Besides, what is a fact? All facts are basically theory laden. So by definition, facts require a reasoning process to see them as such. When this is understood, there can be no objection at all to Clifford if we simply understand facts as evidence plus reasoning. So following Alvin Plantinga, Randal falsely mischaracterizes Clifford by arguing that his view is self-defeating. Who in their right mind would not want sufficient evidence except someone who wants to irrationally slip their particular trinitarian, incarnational, resurrection faith in the back door? Mormons and Muslims do the same thing.

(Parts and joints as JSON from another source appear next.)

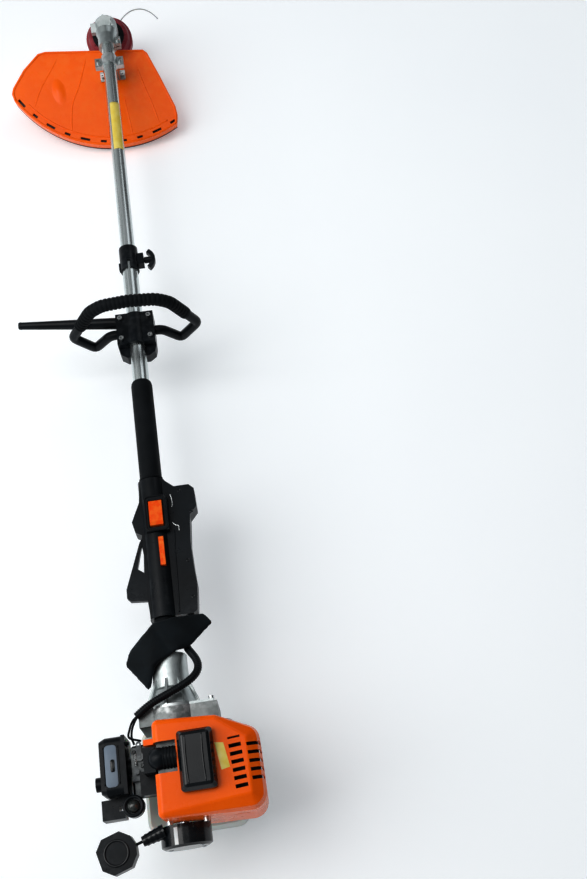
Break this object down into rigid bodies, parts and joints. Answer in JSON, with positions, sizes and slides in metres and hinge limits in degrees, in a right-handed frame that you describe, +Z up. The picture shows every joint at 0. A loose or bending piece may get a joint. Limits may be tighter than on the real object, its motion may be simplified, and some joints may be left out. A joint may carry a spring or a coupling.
{
  "type": "string trimmer",
  "caption": "Petrol string trimmer: rear engine on a long split shaft, loop handle, throttle grip, debris guard and a bump-feed line head.",
  "frame": {"origin": "on the ground under the middle of the whole trimmer as it lies at rest on its fuel tank and guard", "axes": "+Y along the shaft toward the cutting head, +X to the muffler side, +Z up through the cylinder"},
  "size_m": [0.338, 1.7354, 0.255],
  "materials": {
    "cast_aluminium": "cast, lightly blasted",
    "tube_aluminium": "drawn and satin anodised",
    "bright_steel": "machined",
    "spring_steel": "zinc plated",
    "cast_grey": "grey die casting",
    "orange_gloss": "moulded, glossy",
    "orange_control": "moulded, semi gloss",
    "black_plastic": "moulded, fine grain",
    "black_gloss": "moulded, glossy",
    "black_rubber": "ribbed grip rubber",
    "maroon_plastic": "moulded",
    "tank_white": "translucent blow moulding",
    "white_ceramic": "glazed",
    "nylon_line": "drawn nylon",
    "pad_fabric": "woven cover over foam",
    "bush_plastic": "plain bearing plastic"
  },
  "bodies": {
    "root": {"gear_case": "cast_aluminium", "gear_bearings": "bright_steel", "guard": "orange_gloss", "guard_skirt": "black_rubber", "line_cutter": "bright_steel", "guard_bracket": "cast_aluminium", "cap_screws": "spring_steel", "front_tube": "tube_aluminium", "rear_tube": "tube_aluminium", "shaft_bushes": "bush_plastic", "coupler_body": "black_plastic", "loop_handle": "black_plastic", "loop_grip": "black_rubber", "bracket_cap": "black_plastic", "bracket_base": "black_plastic", "barrier_bar": "black_plastic", "front_grip": "black_rubber", "handle_shell_top": "black_plastic", "handle_shell_bottom": "black_plastic", "hip_pad": "pad_fabric", "throttle_conduit": "black_plastic", "clutch_case": "cast_aluminium", "crankcase": "cast_grey", "cylinder_barrel": "cast_grey", "spark_plug": "white_ceramic", "plug_cover": "black_gloss", "shroud": "orange_gloss", "muffler": "cast_grey", "intake_boot": "black_plastic", "carburettor": "cast_aluminium", "air_filter_base": "black_plastic", "air_filter_cover": "black_plastic", "starter_housing": "black_gloss", "fuel_tank": "tank_white"},
    "cutting_head": {"output_shaft": "bright_steel", "bevel_gear": "bright_steel", "head_housing": "black_plastic", "head_cover": "maroon_plastic", "head_spring": "spring_steel", "cutting_line": "nylon_line"},
    "bump_feed": {"spool": "black_plastic", "bump_knob": "black_plastic"},
    "drive_line": {"drive_shaft": "bright_steel", "bevel_pinion": "bright_steel", "clutch_drum": "bright_steel"},
    "crank": {"crankshaft": "bright_steel", "flywheel": "cast_aluminium", "clutch_shoes": "cast_grey"},
    "piston": {"piston": "cast_aluminium"},
    "coupler_screw": {"coupler_knob": "black_plastic"},
    "trigger": {"throttle_trigger": "black_plastic"},
    "lockout": {"lockout_lever": "orange_control"},
    "stop_rocker": {"stop_switch": "orange_control"},
    "carb_throttle": {"throttle_arm": "bright_steel"},
    "primer": {"primer_bulb": "bright_steel"},
    "filter_screw": {"filter_knob": "black_plastic"},
    "choke": {"choke_lever": "black_plastic"},
    "pulley": {"starter_pulley": "black_plastic"},
    "pull_grip": {"starter_handle": "black_plastic"},
    "tank_cap": {"fuel_cap": "black_plastic"}
  },
  "joints": [
    {"name": "head_spin", "type": "hinge", "parent": "root", "child": "cutting_head", "pos_m": [0.0455, 0.785, 0.14], "axis": [0, -0.4226, 0.9063], "continuous": true},
    {"name": "bump_press", "type": "slide", "parent": "cutting_head", "child": "bump_feed", "axis": [0, -0.4226, 0.9063], "range_m": [0, 0.004], "stiffness_N_per_m": 1200},
    {"name": "drive_spin", "type": "hinge", "parent": "root", "child": "drive_line", "pos_m": [0.0455, 0.067, 0.14], "axis": [0, 1, 0], "continuous": true},
    {"name": "crank_spin", "type": "hinge", "parent": "root", "child": "crank", "pos_m": [0.0455, -0.733, 0.14], "axis": [0, 1, 0], "continuous": true},
    {"name": "piston_stroke", "type": "slide", "parent": "root", "child": "piston", "axis": [0, 0, 1], "range_m": [-0.021, 0]},
    {"name": "coupler_turn", "type": "hinge", "parent": "root", "child": "coupler_screw", "pos_m": [0.0655, 0.171, 0.14], "axis": [1, 0, 0], "range_deg": [0, 360]},
    {"name": "trigger_pull", "type": "hinge", "parent": "root", "child": "trigger", "pos_m": [0.0295, -0.365, 0.1185], "axis": [0, 0, 1], "range_deg": [0, 11], "stiffness_Nm_per_rad": 0.6},
    {"name": "lockout_press", "type": "hinge", "parent": "root", "child": "lockout", "pos_m": [0.0535, -0.383, 0.158], "axis": [1, 0, 0], "range_deg": [0, 3], "stiffness_Nm_per_rad": 0.4},
    {"name": "stop_rock", "type": "hinge", "parent": "root", "child": "stop_rocker", "pos_m": [0.05, -0.342, 0.16], "axis": [1, 0, 0], "range_deg": [0, 8]},
    {"name": "throttle_arm_turn", "type": "hinge", "parent": "root", "child": "carb_throttle", "pos_m": [-0.0065, -0.713, 0.176], "axis": [0, 0, 1], "range_deg": [-50, 0]},
    {"name": "primer_press", "type": "slide", "parent": "root", "child": "primer", "axis": [0, 0, -1], "range_m": [0, 0.004], "stiffness_N_per_m": 600},
    {"name": "filter_knob_turn", "type": "hinge", "parent": "root", "child": "filter_screw", "pos_m": [-0.0645, -0.739, 0.154], "axis": [-1, 0, 0], "range_deg": [0, 360]},
    {"name": "choke_turn", "type": "hinge", "parent": "root", "child": "choke", "pos_m": [-0.0225, -0.693, 0.18], "axis": [1, 0, 0], "range_deg": [0, 60]},
    {"name": "grip_pull", "type": "slide", "parent": "root", "child": "pull_grip", "axis": [-0.9579, -0.287, 0], "range_m": [0, 0.03], "stiffness_N_per_m": 150, "springref_m": -0.02},
    {"name": "pulley_turn", "type": "hinge", "parent": "root", "child": "pulley", "pos_m": [0.0455, -0.823, 0.14], "axis": [0, 1, 0], "range_deg": [-90, 0]},
    {"name": "tank_cap_turn", "type": "hinge", "parent": "root", "child": "tank_cap", "pos_m": [-0.0245, -0.713, 0.042], "axis": [-1, 0, 0], "range_deg": [0, 270]}
  ],
  "couplings": [
    {"joint": "drive_spin", "follows": "head_spin", "ratio": -1.3571},
    {"joint": "throttle_arm_turn", "follows": "trigger_pull", "ratio": -4.5455},
    {"joint": "pulley_turn", "follows": "grip_pull", "rad_per_m": -50}
  ]
}
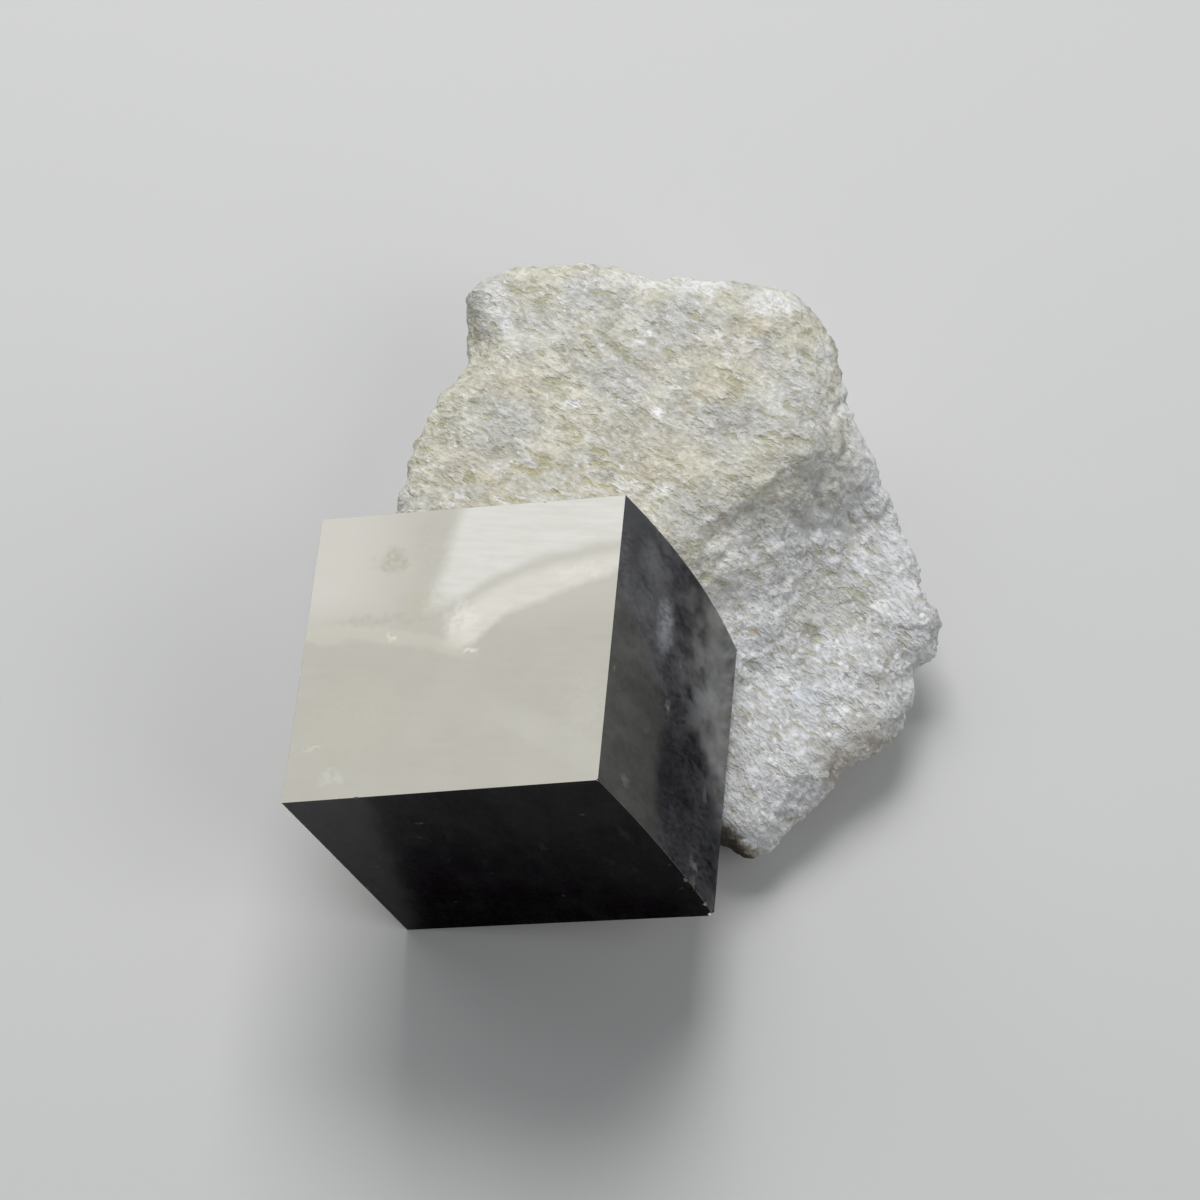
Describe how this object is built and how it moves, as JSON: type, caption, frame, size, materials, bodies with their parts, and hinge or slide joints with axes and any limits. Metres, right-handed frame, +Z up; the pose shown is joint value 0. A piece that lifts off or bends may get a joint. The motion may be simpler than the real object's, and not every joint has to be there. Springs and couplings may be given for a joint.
{
  "type": "pyrite crystal specimen",
  "caption": "Mineral specimen: a sharp-edged pyrite cube leaning on one long edge, grown into the corner of a rough, pale block of sugary marl.",
  "frame": {"origin": "on the table, under the middle of the specimen's bounding box", "axes": "+Z up; +Y away from the viewer, from the crystal towards the marl; +X to the viewer's right"},
  "size_m": [0.0448, 0.0476, 0.0286],
  "materials": {
    "pyrite": "polished",
    "marl": "matte"
  },
  "bodies": {
    "root": {"pyrite_cube": "pyrite", "marl_matrix": "marl"}
  },
  "joints": []
}
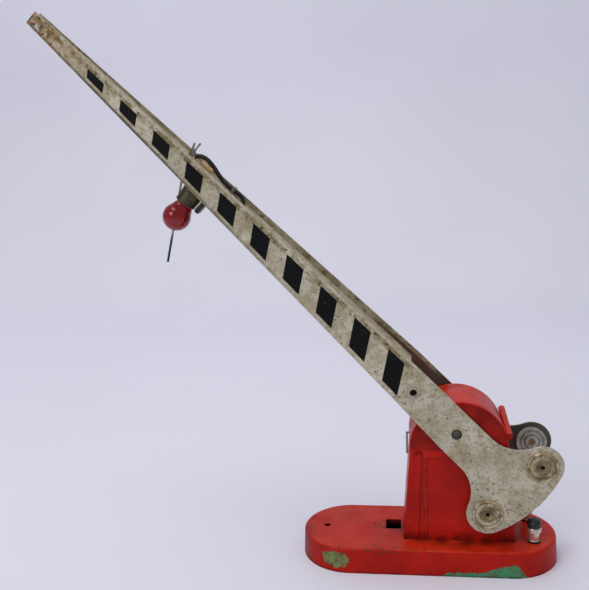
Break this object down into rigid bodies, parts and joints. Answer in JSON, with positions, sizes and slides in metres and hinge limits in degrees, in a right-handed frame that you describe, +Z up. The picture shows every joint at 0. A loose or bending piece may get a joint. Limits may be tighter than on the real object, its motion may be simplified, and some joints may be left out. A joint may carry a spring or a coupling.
{
  "type": "toy railway level-crossing gate",
  "caption": "Solenoid-worked toy railway level-crossing gate: red cast base and domed tower, long tapered striped boom with red lamp, rod and disc counterweights.",
  "frame": {"origin": "centre of the base's underside, midway between its two screw holes", "axes": "+Z up; +X along the base towards the binding posts, the boom points to -X; +Y across the base, away from the side with the near arm plate"},
  "size_m": [0.2097, 0.0414, 0.2297],
  "materials": {
    "red_enamel": "aged gloss enamel, chipped at the edges",
    "silver_paint": "dull aluminium paint, speckled with rust",
    "dark_steel": "dull, blackened",
    "bright_steel": "dull, lightly tarnished",
    "aged_zinc": "dull plating with brown stains",
    "nickel": "polished nickel, slightly yellowed",
    "brass": "tarnished",
    "black_plastic": "moulded, slightly worn gloss",
    "fibre": "pressed fibre board",
    "copper_wire": "varnished copper wire, wound in layers",
    "lead_sleeve": "old cotton-and-rubber sleeving, matt",
    "olive_steel": "oxidised plated steel",
    "red_glass": "transparent red lacquered glass"
  },
  "bodies": {
    "stand": {"base_casting": "red_enamel", "bottom_plate": "dark_steel", "bottom_screws": "bright_steel", "tower_casing": "red_enamel", "casing_screws": "bright_steel", "dome_cap": "red_enamel", "front_wire_staple": "bright_steel", "rear_buffer_bar": "red_enamel", "solenoid_frame": "dark_steel", "solenoid_screws": "bright_steel", "coil_bobbin": "fibre", "coil_winding": "copper_wire", "core_stop": "dark_steel", "post_washers": "black_plastic", "binding_studs": "brass", "stud_bushes": "fibre", "stud_collars": "nickel", "stud_nuts": "brass", "coil_leads": "lead_sleeve"},
    "gate": {"pivot_axle": "bright_steel", "axle_collars": "dark_steel", "side_washers": "bright_steel", "crank": "dark_steel", "crank_pin": "bright_steel", "near_arm_plate": "silver_paint", "far_arm_plate": "silver_paint", "arm_web": "silver_paint", "cross_tube": "bright_steel", "near_upper_weight": "dark_steel", "near_lower_weight": "dark_steel", "far_upper_weight": "dark_steel", "far_lower_weight": "dark_steel", "weight_washers": "aged_zinc", "weight_rivets": "bright_steel", "lamp_bracket": "bright_steel", "bracket_insulator": "black_plastic", "bracket_rivet": "bright_steel", "lamp_socket": "olive_steel", "socket_insulator": "fibre", "centre_contact": "brass", "bulb_base": "brass", "bulb_glass": "red_glass", "bulb_filament": "bright_steel", "web_insulator": "fibre", "lamp_terminal": "bright_steel", "lamp_lead": "lead_sleeve", "lead_strap": "bright_steel", "lead_lug": "brass", "rod_pin": "bright_steel"},
    "plunger": {"plunger": "bright_steel"},
    "drop_rod": {"drop_rod": "bright_steel"},
    "near_thumb_nut": {"near_thumb_nut": "black_plastic"},
    "far_thumb_nut": {"far_thumb_nut": "black_plastic"}
  },
  "joints": [
    {"name": "gate_swing", "type": "hinge", "parent": "stand", "child": "gate", "pos_m": [0.0114, 0, 0.0577], "axis": [0, 1, 0], "range_deg": [-45.9, 38]},
    {"name": "plunger_slide", "type": "slide", "parent": "stand", "child": "plunger", "axis": [0, 0, 1], "range_m": [-0.005, 0.0042]},
    {"name": "rod_swing", "type": "hinge", "parent": "gate", "child": "drop_rod", "pos_m": [-0.09762, 0.0058, 0.16775], "axis": [0, 1, 0], "range_deg": [-50, 50]},
    {"name": "near_nut_turn", "type": "hinge", "parent": "stand", "child": "near_thumb_nut", "pos_m": [0.0424, -0.0094, 0.0185], "axis": [0, 0, 1], "continuous": true},
    {"name": "far_nut_turn", "type": "hinge", "parent": "stand", "child": "far_thumb_nut", "pos_m": [0.0424, 0.0094, 0.0185], "axis": [0, 0, 1], "continuous": true}
  ],
  "couplings": [
    {"joint": "plunger_slide", "follows": "gate_swing", "m_per_rad": 0.0061}
  ]
}
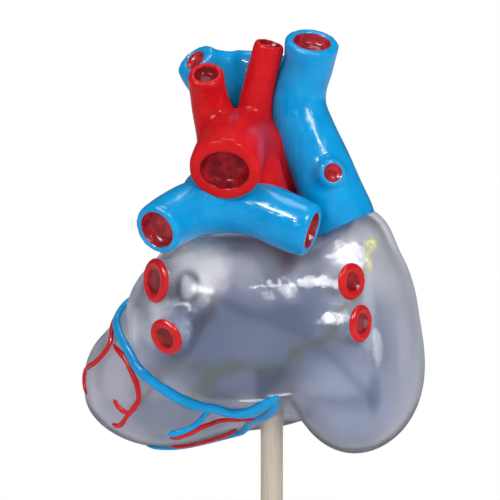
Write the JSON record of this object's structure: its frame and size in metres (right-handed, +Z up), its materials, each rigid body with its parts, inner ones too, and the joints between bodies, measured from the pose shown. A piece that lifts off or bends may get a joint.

Randal’s Closing Statement

If we really sought to provide sufficient evidence for every claim, we would face an infinite regress because every piece of evidence would require additional evidence ad infinitum. The evidence doesn’t support Clifford’s unrestricted evidentialism. Rather, it supports the necessity of faith (belief and trust) in every belief system. And trust in John’s arbitrary and self-defeating claims is not well placed.

John’s Closing Statement

Given cognitive faculties that are functioning properly, our senses are more than adequate to draw reasonable conclusions about our experiences. Look at the lengths Randal must go in order to slip his God through the cracks. No wonder I think he’s deluded. Faith is an irrational leap over the probabilities.